Re: [PATCH v5] tools/nolibc: fix up size inflate regression

From: Willy Tarreau
Date: Mon Aug 14 2023 - 08:11:54 EST


Hi David,

On Mon, Aug 14, 2023 at 11:15:51AM +0000, David Laight wrote:
> From: Zhangjin Wu
> > Sent: 14 August 2023 11:42
> ...
> > [...]
> > > > > Sure it's not pretty, and I'd rather just go back to SET_ERRNO() to be
> > > > > honest, because we're there just because of the temptation to remove
> > > > > lines that were not causing any difficulties :-/
> > > > >
> > > > > I think we can do something in-between and deal only with signed returns,
> > > > > and explicitly place the test for MAX_ERRNO on the two unsigned ones
> > > > > (brk and mmap). It should look approximately like this:
> > > > >
> > > > > #define __sysret(arg) \
> > > > > ({ \
> > > > > __typeof__(arg) __sysret_arg = (arg); \
> > > > > (__sysret_arg < 0) ? ({ /* error ? */ \
> > > > > SET_ERRNO(-__sysret_arg); /* yes: errno != -ret */ \
> > > > > ((__typeof__(arg)) -1); /* return -1 */ \
>
> I'm pretty sure you don't need the explicit cast.
> (It would be needed for a pointer type.)
> Can you use __arg < ? SET_ERRNO(-__arg), -1 : __arg
>
> Thinking, maybe it should be:
>
> #define __sysret(syscall_fn_args)
> ({
> __typeof__(syscall_fn_args) __rval = syscall_fn_args;
> __rval >= 0 ? __rval : SET_ERRNO(-__rval), -1;
> })

Yeah almost, since arg is necessarily signed in this version, it's
just that I manually edited the previous macro in the mail and limited
the amount of changes to what was necessary. It's just that SET_ERRNO
only is an instruction, not an expression:

#define SET_ERRNO(v) do { errno = (v); } while (0)

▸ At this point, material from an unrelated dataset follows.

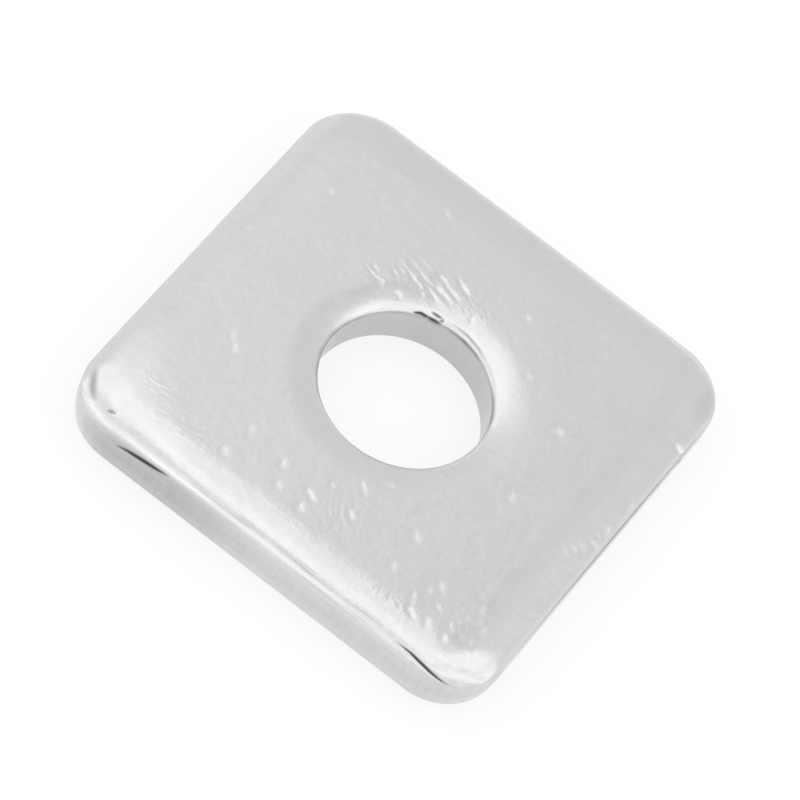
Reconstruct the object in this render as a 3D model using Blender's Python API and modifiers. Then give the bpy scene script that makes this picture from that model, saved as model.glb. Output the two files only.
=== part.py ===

Thus the return value doesn't even pass through it. That's why it was
so much simpler before. The rationale behind this was to bring the
ability to completely drop errno for programs where you didn't care
about it. It's particularly interesting when you don't need any other
data either as the program gets strunk from a complete section.

> Since, IIRC, the usage is return __sysret(sycall_fn(args));

> I'm not sure how public SET_ERRO() is.

For now it is entirely, though it's not supposed to. Thomas and I
have been discussing about renaming some internal-use macros and
functions to avoid needlessly exposing them by accident to the
application. These one definitely qualifies.

> But it could include the negate have the value of -1 cast to its argument type?
> I think:
> error = -(int)(long)(arg + 0u);
> will avoid any sign extension - the (int) might not even be needed.

So with a signed (int/long) input and errno as int, I don't think
we can have any case where there's any such extension anyway. In
any case we're either copying the int as-is or truncating it.